Both state Dem party Chair Ben Wikler and state GOP Chair Andrew Hitt stressed a commitment to expanding their party’s ground game and voter outreach programs ahead of the 2020 presidential election.

Speaking at a Sept. 12 luncheon, Hitt highlighted a pivot in strategy towards an initiative to reach voters in person that he said paid dividends in the 2019 state Supreme Court race win by conservative Brian Hagedorn.

“In 2018 there was a heavy focus on digital; there was a heavy focus on on-air advertising,” he said. “We really wanted to balance that out and focused on the grassroots army of volunteers, make sure they had the tools they needed, the resources they needed.”

The state GOP chair added that after Hagedorn’s come-from-behind win in the state Supreme Court election in April — after the conservative was outraised and outspent by his liberal opponent — “we’re sort of doubling down on that.”

While Hitt acknowledged Republicans struggled to compete in suburbs across the country in 2018, he said that trend began to “wash away” in Wisconsin in 2019 with a renewed focus on grassroots organizing. He predicted that would continue into 2020.

But the GOP isn’t the only party expanding its ground operations, a fact that Hitt acknowledged.

“I think Ben has got kind of the same approach,” he said of his Dem counterpart. “Sorta funny, as I listened to some of the interviews and some of the things he’s saying, our strategies are not all that different.”

Wikler highlighted Hillary Clinton’s loss in the 2016 presidential election as a pivotal moment for his party, after which it reevaluated its strategies to reach and turn out voters.

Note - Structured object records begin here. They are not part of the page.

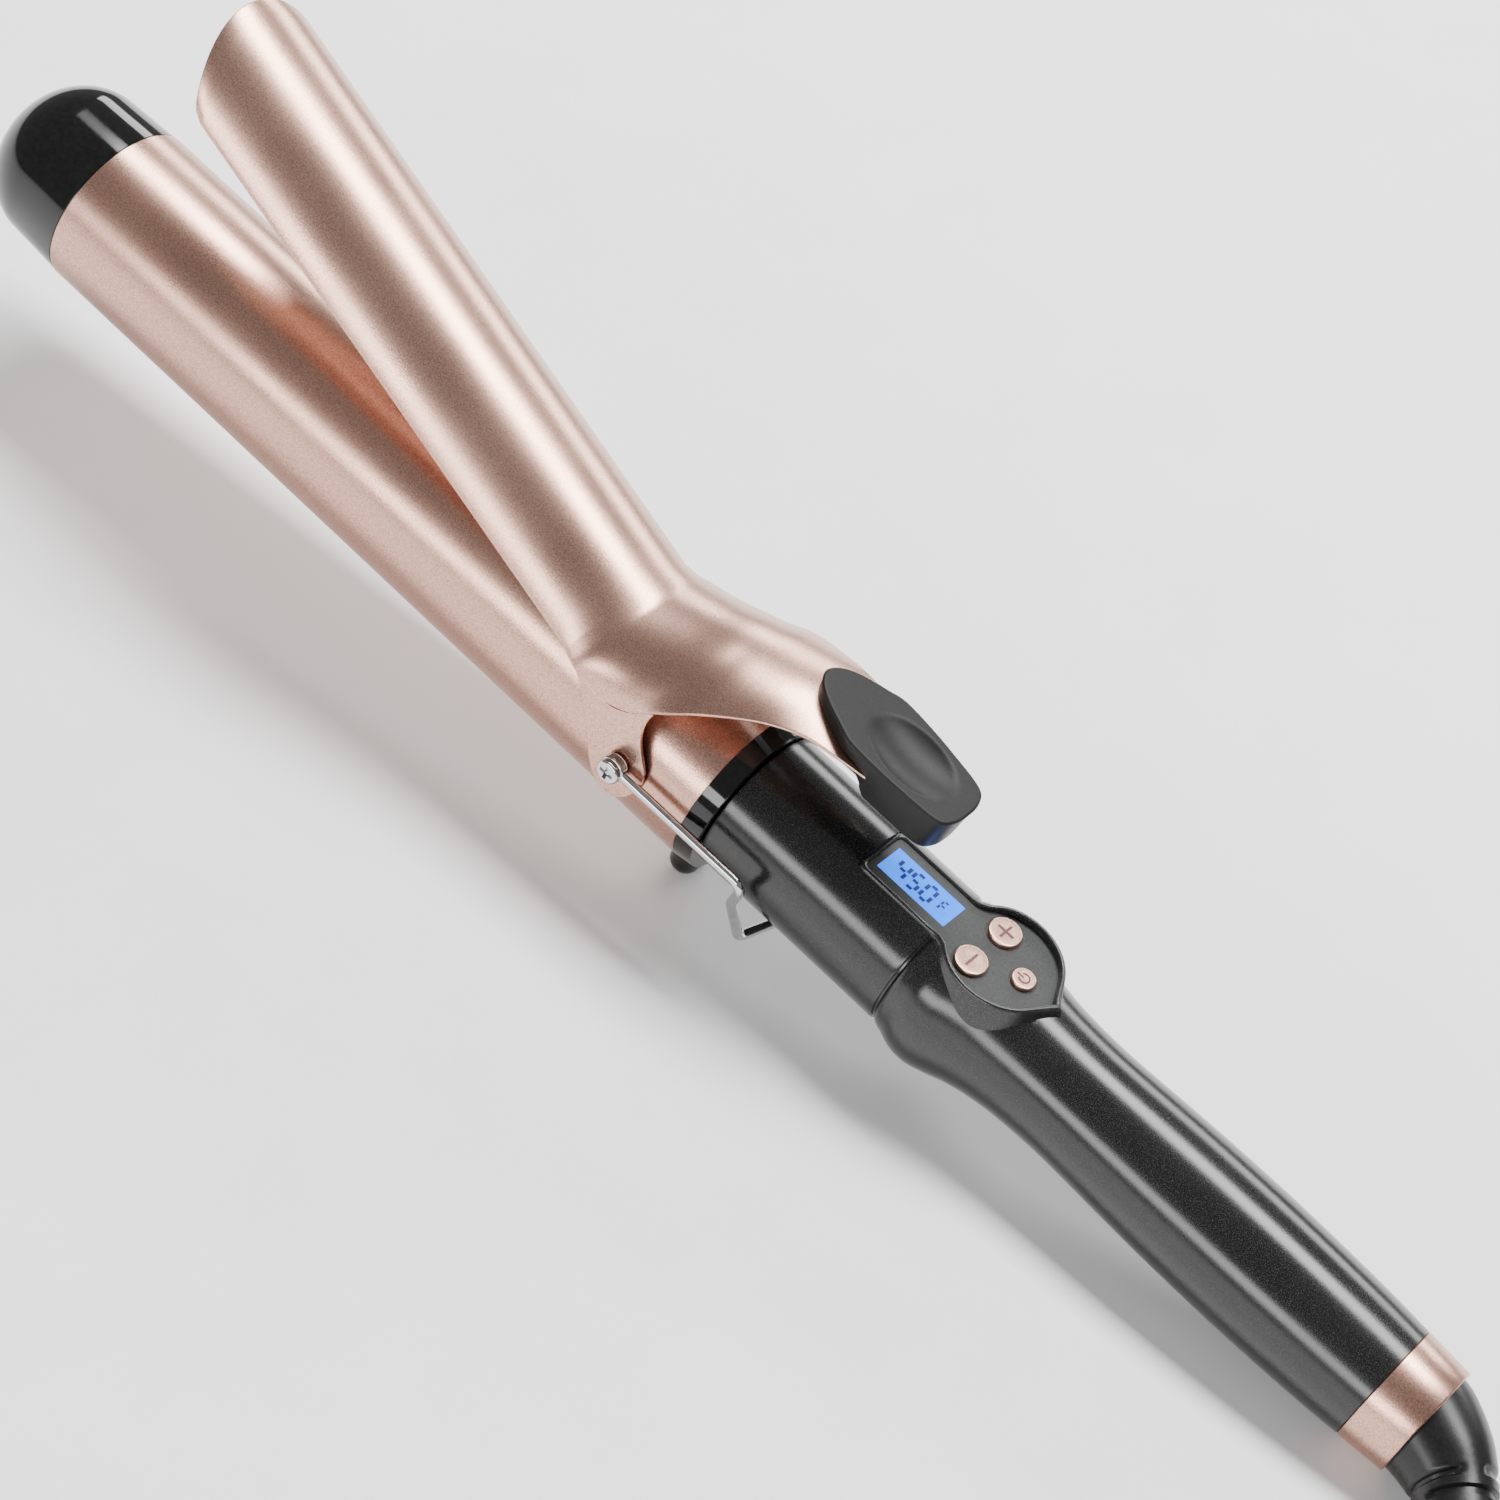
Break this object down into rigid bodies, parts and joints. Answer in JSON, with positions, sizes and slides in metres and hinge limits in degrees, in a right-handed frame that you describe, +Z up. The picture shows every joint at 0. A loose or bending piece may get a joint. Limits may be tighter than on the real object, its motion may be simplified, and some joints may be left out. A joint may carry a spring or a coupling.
{
  "type": "curling iron",
  "caption": "Handheld hair curling iron with a hinged spring clamp over a heated barrel, fold-out wire stand, display with buttons, swivelling cord and plug",
  "frame": {"origin": "on the table, under the middle of the tool's outer box without the cord", "axes": "+X from the barrel's tip towards the cord, +Z up, +Y to the left of that direction; the tool lies on its foot and tail ring with the barrel's tip raised 5.2 degrees"},
  "size_m": [0.5205, 0.0991, 0.1168],
  "materials": {
    "rose_metal": "satin rose-gold coating with a fine grain",
    "gloss_black": "smooth glossy black, heat resistant",
    "handle_black": "black with a fine sparkle, soft gloss",
    "alu": "thin extruded sleeve",
    "ceramic": "fired white ceramic",
    "lead_sleeve": "woven glass sleeving",
    "inner_plastic": "moulded heat-resistant plastic",
    "chrome": "bright plated wire and screws",
    "steel": "zinc-plated steel",
    "panel_grey": "fine matte grey",
    "display": "blue backlit display",
    "board": "green circuit board",
    "brass": "plain brass",
    "rubber_black": "satin black flexible sheath",
    "tie": "black band",
    "pad_black": "heat-insulating black, matte on top",
    "button_rose": "rose-gold keys"
  },
  "bodies": {
    "iron": {"barrel_tube": "rose_metal", "tip_cap": "gloss_black", "heat_spreader_upper": "alu", "heat_spreader_lower": "alu", "ceramic_heater": "ceramic", "thermistor": "ceramic", "heater_leads": "lead_sleeve", "pivot_bush": "inner_plastic", "pivot_screws": "chrome", "collar": "gloss_black", "handle_shell_upper": "handle_black", "handle_shell_lower": "handle_black", "handle_screws": "steel", "end_ring": "rose_metal", "control_panel": "panel_grey", "display_window": "display", "display_module": "display", "control_board": "board", "button_switches": "inner_plastic", "drive_board": "board", "contact_springs": "brass", "swivel_socket_upper": "inner_plastic", "swivel_socket_lower": "inner_plastic"},
    "clamp": {"clamp_blade": "rose_metal", "thumb_pad": "pad_black", "pad_screws": "steel", "clamp_spring": "steel"},
    "stand": {"wire_stand": "chrome"},
    "plus_key": {"button_plus": "button_rose"},
    "minus_key": {"button_minus": "button_rose"},
    "power_key": {"button_power": "button_rose"},
    "cord": {"swivel_drum": "inner_plastic", "contact_rings": "brass", "strain_relief": "rubber_black", "power_cord": "rubber_black", "cord_coil": "rubber_black", "cord_tie": "tie", "cord_tail": "rubber_black", "plug_body": "rubber_black", "plug_blades": "brass"}
  },
  "joints": [
    {"name": "clamp_hinge", "type": "hinge", "parent": "iron", "child": "clamp", "pos_m": [-0.00236, 0, 0.03353], "axis": [0, 1, 0], "range_deg": [-18.87, 10], "stiffness_Nm_per_rad": 0.2, "springref_deg": -57.3},
    {"name": "stand_hinge", "type": "hinge", "parent": "iron", "child": "stand", "pos_m": [-0.00236, 0, 0.03353], "axis": [0, 1, 0], "range_deg": [0, 95]},
    {"name": "plus_press", "type": "slide", "parent": "iron", "child": "plus_key", "axis": [-0.091, 0, -0.9958], "range_m": [0, 0.0006], "stiffness_N_per_m": 300, "springref_m": -0.001},
    {"name": "minus_press", "type": "slide", "parent": "iron", "child": "minus_key", "axis": [-0.091, 0, -0.9958], "range_m": [0, 0.0006], "stiffness_N_per_m": 300, "springref_m": -0.001},
    {"name": "power_press", "type": "slide", "parent": "iron", "child": "power_key", "axis": [-0.091, 0, -0.9958], "range_m": [0, 0.0006], "stiffness_N_per_m": 300, "springref_m": -0.001},
    {"name": "cord_swivel", "type": "hinge", "parent": "iron", "child": "cord", "pos_m": [0.19725, 0, 0.01248], "axis": [0.9958, 0, -0.091], "continuous": true}
  ]
}
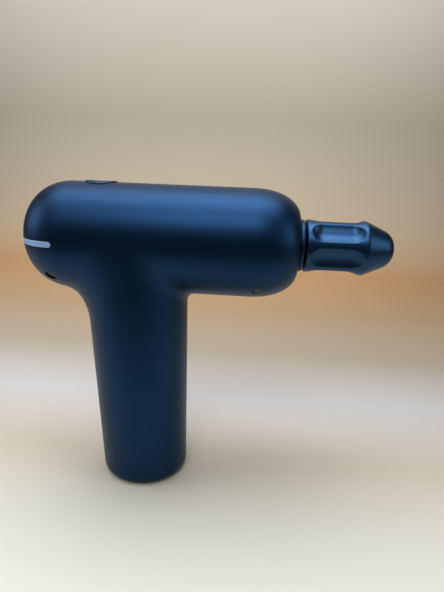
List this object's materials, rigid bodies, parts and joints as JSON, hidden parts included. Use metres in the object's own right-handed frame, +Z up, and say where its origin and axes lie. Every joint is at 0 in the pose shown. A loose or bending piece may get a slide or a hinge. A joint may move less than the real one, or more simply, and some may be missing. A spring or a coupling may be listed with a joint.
{
  "type": "massage gun",
  "caption": "Cordless percussion massage gun with a round barrel on an upright handle, a light bar, a power button and a fluted pull-off head.",
  "frame": {"origin": "centre of the foot pad's flat face, on which the object stands", "axes": "+X along the barrel towards the massage head, +Z up the handle, +Y to the left of someone looking along +X"},
  "size_m": [0.1697, 0.05, 0.1465],
  "materials": {
    "soft_navy": "soft-touch paint, near-black navy with a broad sheen",
    "black_plastic": "fine moulded matte",
    "grey_plastic": "moulded matte",
    "white_plastic": "machined acetal, satin",
    "red_plastic": "moulded gloss",
    "black_rubber": "moulded rubber, matte",
    "light_guide": "milky light guide, smooth",
    "circuit_board": "green solder mask, satin",
    "bright_steel": "machined bright steel",
    "lamination_steel": "dark coated steel",
    "cast_alloy": "machined cast alloy, satin",
    "bronze": "sintered bronze",
    "copper_wire": "enamelled copper winding",
    "anodised_blue": "satin anodised, dark blue",
    "cell_wrap": "shrink sleeve over a steel cell",
    "red_wire": "insulated lead",
    "yellow_wire": "insulated lead",
    "black_wire": "insulated lead"
  },
  "bodies": {
    "housing": {"right_shell": "soft_navy", "left_shell": "soft_navy", "nose_ring": "black_plastic", "wiper_seal": "black_rubber", "light_bar": "light_guide", "led_board": "circuit_board", "charge_bezel": "black_plastic", "charge_socket": "bright_steel", "charge_tongue": "black_plastic", "charge_board": "circuit_board", "foot_pad": "black_rubber", "foot_plate": "grey_plastic", "foot_screws": "bright_steel", "screw_plugs": "black_rubber", "nose_screws": "bright_steel", "guide_block": "cast_alloy", "guide_bushes": "bronze", "guide_screws": "bright_steel", "motor_plate": "cast_alloy", "motor_screws": "bright_steel", "motor_base": "cast_alloy", "stator_core": "lamination_steel", "stator_windings": "copper_wire", "bearing_outer_rings": "bright_steel", "tact_switch": "grey_plastic", "main_board": "circuit_board", "board_parts": "black_plastic", "board_screws": "bright_steel", "battery_cells": "cell_wrap", "lower_cell_cap": "grey_plastic", "upper_cell_cap": "grey_plastic", "nickel_strips": "bright_steel", "battery_board": "circuit_board", "battery_leads": "red_wire", "motor_leads": "yellow_wire", "charge_leads": "black_wire"},
    "crank": {"bearing_inner_rings": "bright_steel", "rotor_can": "bright_steel", "rotor_magnets": "lamination_steel", "motor_shaft": "bright_steel", "crank_wheel": "bronze", "crank_pin": "bright_steel"},
    "bearing_balls": {"bearing_balls": "bright_steel"},
    "yoke_roller": {"yoke_roller": "bright_steel"},
    "piston": {"yoke": "white_plastic", "piston_rod": "cast_alloy", "yoke_pin": "bright_steel"},
    "massage_head": {"massage_head": "anodised_blue", "head_stem": "black_plastic", "stem_o_rings": "black_rubber"},
    "power_button": {"power_button": "soft_navy"},
    "switch_plunger": {"switch_plunger": "red_plastic"}
  },
  "joints": [
    {"name": "crank_turn", "type": "hinge", "parent": "housing", "child": "crank", "pos_m": [-0.00385, 0, 0.1], "axis": [0, 0, 1], "range_deg": [0, 180]},
    {"name": "ball_orbit", "type": "hinge", "parent": "housing", "child": "bearing_balls", "pos_m": [-0.00385, 0, 0.1], "axis": [0, 0, 1], "range_deg": [0, 72]},
    {"name": "roller_spin", "type": "hinge", "parent": "crank", "child": "yoke_roller", "pos_m": [-0.00736, 0, 0.121], "axis": [0, 0, 1], "continuous": true},
    {"name": "piston_stroke", "type": "slide", "parent": "housing", "child": "piston", "axis": [1, 0, 0], "range_m": [0, 0.00701]},
    {"name": "head_pull_off", "type": "slide", "parent": "piston", "child": "massage_head", "axis": [1, 0, 0], "range_m": [0, 0.024]},
    {"name": "button_press", "type": "slide", "parent": "housing", "child": "power_button", "axis": [0, 0, -1], "range_m": [0, 0.0005], "stiffness_N_per_m": 800},
    {"name": "plunger_press", "type": "slide", "parent": "housing", "child": "switch_plunger", "axis": [0, 0, -1], "range_m": [0, 0.0005]}
  ],
  "couplings": [
    {"joint": "piston_stroke", "follows": "crank_turn", "m_per_rad": 0.0022282},
    {"joint": "ball_orbit", "follows": "crank_turn", "ratio": 0.3933},
    {"joint": "plunger_press", "follows": "button_press", "ratio": 1}
  ]
}
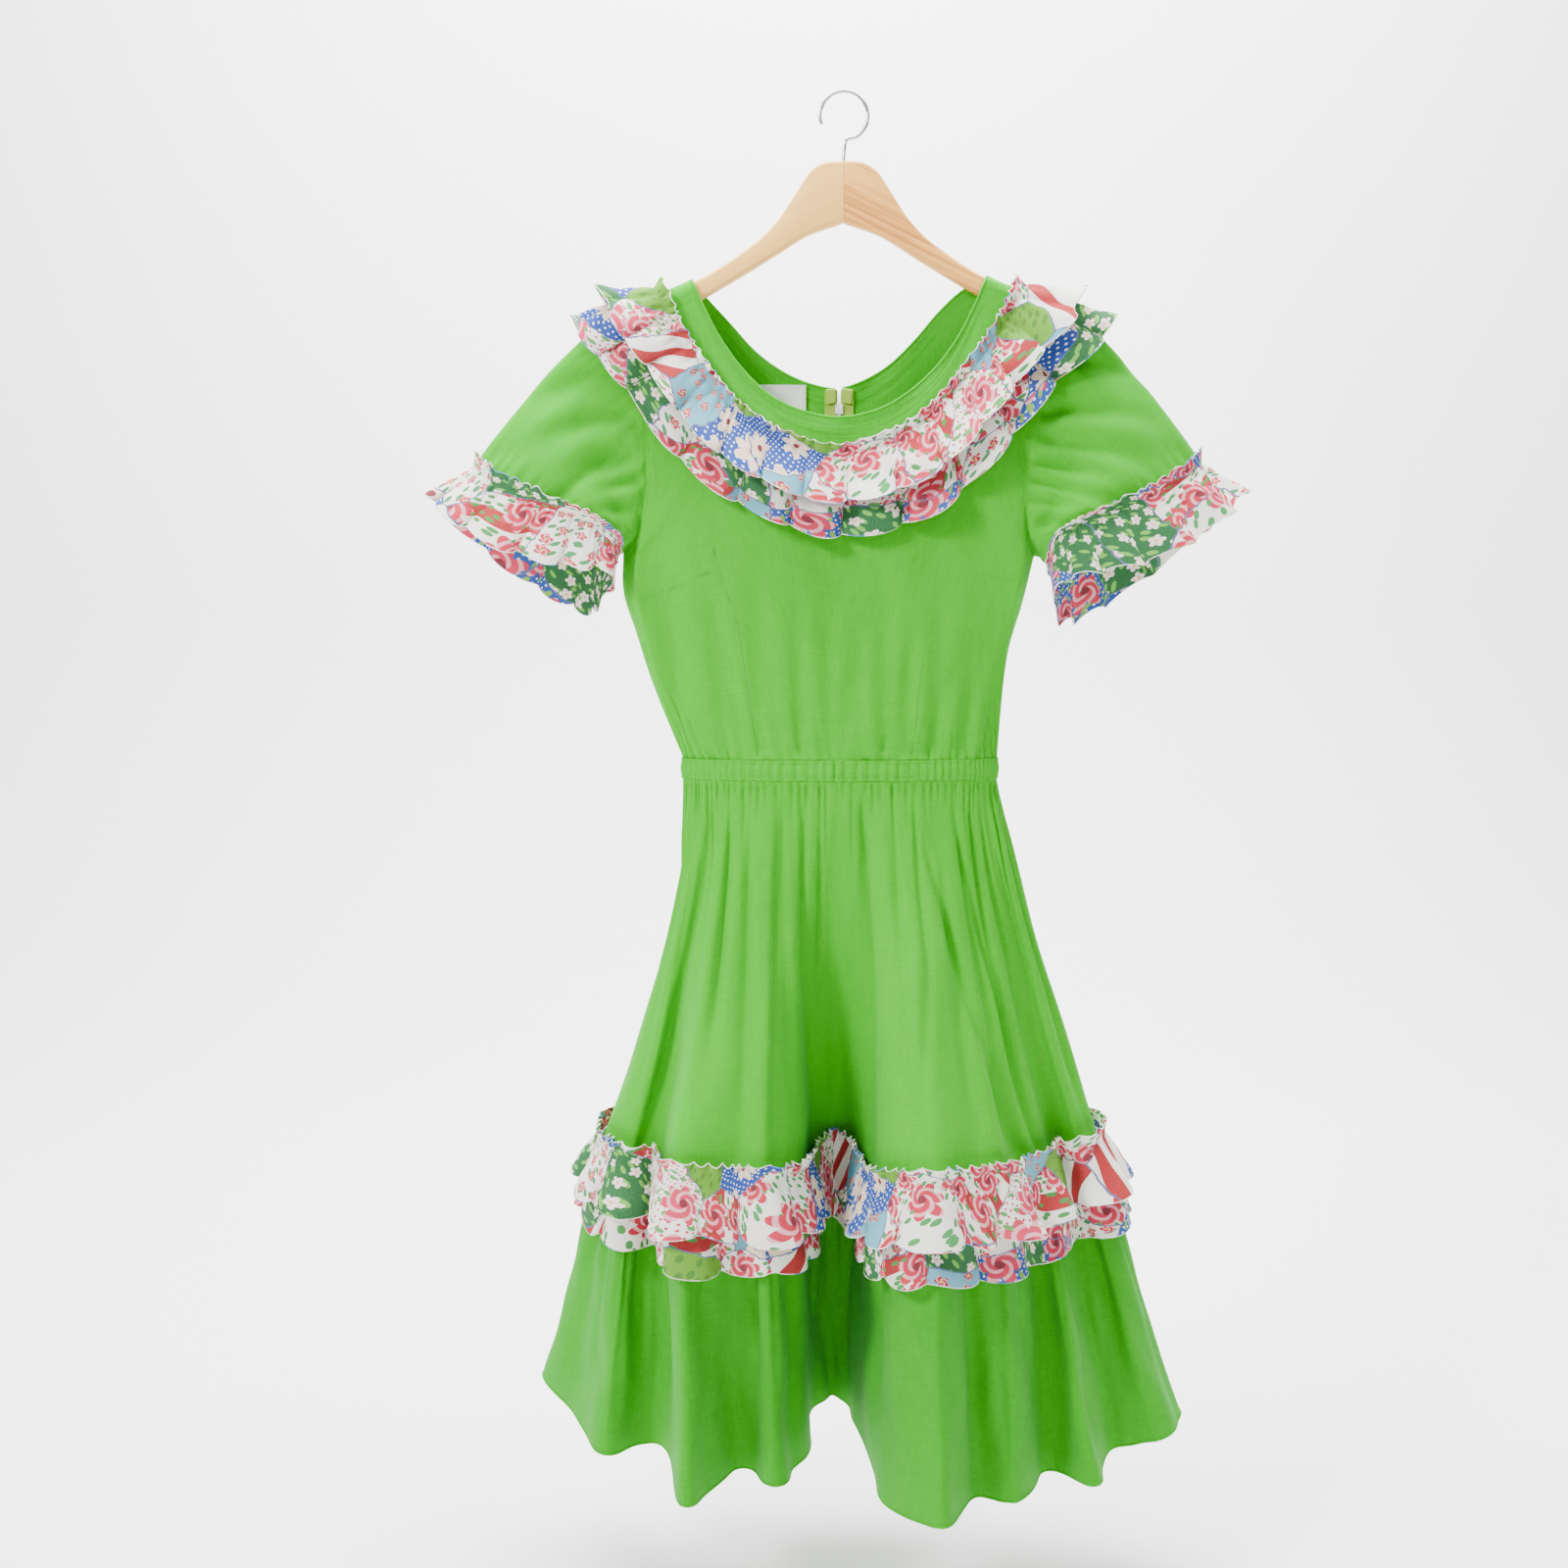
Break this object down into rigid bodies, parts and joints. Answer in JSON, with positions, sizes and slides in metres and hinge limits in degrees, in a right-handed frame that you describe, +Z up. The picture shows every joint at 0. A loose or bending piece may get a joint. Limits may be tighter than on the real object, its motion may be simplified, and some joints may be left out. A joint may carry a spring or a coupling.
{
  "type": "square dance dress on a wooden hanger",
  "caption": "Green cotton square dance dress with gathered waist, flounced skirt and patchwork ruffles, hung on a wooden hanger.",
  "frame": {"origin": "the inside top of the hanger's hook, where a rail holds it", "axes": "+Z up along the hanging dress, -Y out of the dress's front, +X to the right seen from the front"},
  "size_m": [0.7609, 0.3316, 1.2804],
  "materials": {
    "green_cotton": "plain-woven cotton, matt, with soft creases",
    "patchwork_voile": "light printed cotton voile in joined patches, matt",
    "pale_wood": "clear satin lacquer",
    "bright_steel": "plated and smooth",
    "zip_tape": "woven tape",
    "label_satin": "woven satin, blank, with a stitched border"
  },
  "bodies": {
    "garment": {"bodice_front": "green_cotton", "bodice_back_right": "green_cotton", "bodice_back_left": "green_cotton", "waist_casing": "green_cotton", "skirt_front": "green_cotton", "skirt_back_right": "green_cotton", "skirt_back_left": "green_cotton", "flounce_front": "green_cotton", "flounce_back": "green_cotton", "skirt_ruffle_lower": "patchwork_voile", "skirt_ruffle_upper": "patchwork_voile", "sleeve_left": "green_cotton", "sleeve_right": "green_cotton", "sleeve_ruffle_left": "patchwork_voile", "sleeve_ruffle_right": "patchwork_voile", "neck_ruffle_lower": "patchwork_voile", "neck_ruffle_upper": "patchwork_voile", "neck_label": "label_satin", "zip_tape_left": "zip_tape", "zip_tape_right": "zip_tape", "zip_slider": "bright_steel", "hanger_left": "pale_wood", "hanger_right": "pale_wood", "hanger_hook": "bright_steel"},
    "pull_tab": {"zip_pull": "bright_steel"}
  },
  "joints": [
    {"name": "pull_tab_fold", "type": "hinge", "parent": "garment", "child": "pull_tab", "pos_m": [-0.003, 0.0274, -0.277], "axis": [1, 0, 0], "range_deg": [0, 170]}
  ]
}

“We looked at what happened, and we looked at what had worked in previous elections and came across the neighborhood team model,” he said, adding that model was “pioneered” by the Obama campaign.

“It involves working in communities rather than having paid staff knocking on doors,” he said.

Getting involved in communities early in the spring of 2017, Wikler said, has allowed Dems to work in parts of the state that “hadn’t heard from Democrats in a long time.” Wikler said this would be key to winning back support in Republican strongholds in the WOW counties and rural northern Wisconsin.

This was crucial, Wikler said, because the prevalence of conservative talk radio and Fox News often means voters in GOP-controlled districts “hear what Democrats are talking about primarily from Republican media.”

“The key thing for Democrats to counter that is to speak for themselves, to actually show up in communities and explain what they stand for,” he said.

The state Dem chair said he believes this approach will successfully negate President Trump’s attempts to portray U.S. Rep. Alexandria Ocasio-Cortez, D-N.Y., and the so-called “Squad” of three other liberal congresswomen as the face of the Dem Party.

“Our job is to organize folks on the ground and make sure that when people think about Democrats, they’ll think about the presidential nominee,” he said. “They’ll think about the person who knocked on their door the day before, the conversations in their communities.

“Those are the literal faces of the Democratic Party.”

Much like his counterpart, Hitt said he believes an expanded ground game will help the GOP reach voters who have not traditionally supported the Republican Party and highlighted meeting voters of color as “a huge priority for me.”

“I don’t think that the Republican Party has done a good job of reaching out to the black community, to the Hispanic community, to other minority communities,” he said.

Hitt said he believes the Republican message on “issues around the kitchen table” such as economic opportunities, a chance for economic prosperity and school choice will resonate with minority voters.

“But if we don’t go and talk to them, we have no chance,” he said.